What do you do with that? Especially when you know that choosing real independence might mean your country becomes the next Guinea — or worse, the next Congo?

We're Still Living With This

The wave of military coups that has swept Africa since 2020 is not random. Mali, Guinea, Burkina Faso, Niger, Gabon, Chad — former French colonies, all of them. Since 1990, 21 of the 27 coups in sub-Saharan Africa have taken place in former French colonies. The junta leaders in Mali, Burkina Faso, and Niger have explicitly rejected French military presence and economic arrangements. Protestors in the streets wave Russian flags not because they love Russia, but because they hate what France represents.

Whether these coups lead to genuine sovereignty or just new forms of dependence remains to be seen. Russia and China are not liberators — they're new players making their own deals.

But the anger is real. The sense that independence was stolen before it even began — that's real too.

What Independence Actually Requires

Political independence was necessary but not sufficient. A flag is not sovereignty. An anthem is not sovereignty. A seat at the UN is not sovereignty.

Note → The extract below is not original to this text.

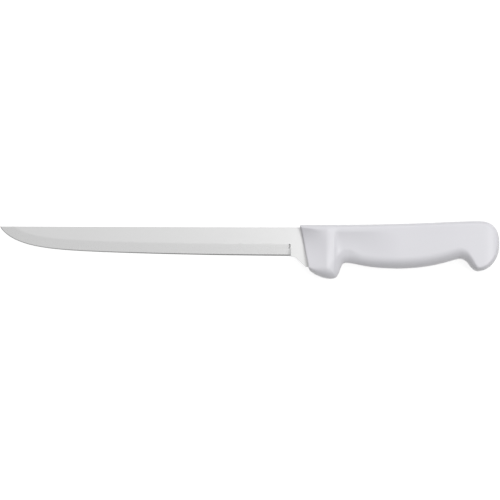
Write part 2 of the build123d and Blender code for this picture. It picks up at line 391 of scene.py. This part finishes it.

Sovereignty is controlling your own currency. Sovereignty is processing your own resources. Sovereignty is feeding your own people with food grown on your own land. Sovereignty is defending your own borders with your own military answering to your own government. Sovereignty is educating your own children in your own languages about your own history.

By those measures, most of Africa is still waiting for independence.

The colonizers left. The colonial system stayed.

That's the inheritance. That's what we're still trying to dismantle. And that's why the project of making Africa truly sovereign is not about nostalgia for some imagined pre-colonial paradise — it's about finishing a revolution that was interrupted before it could begin.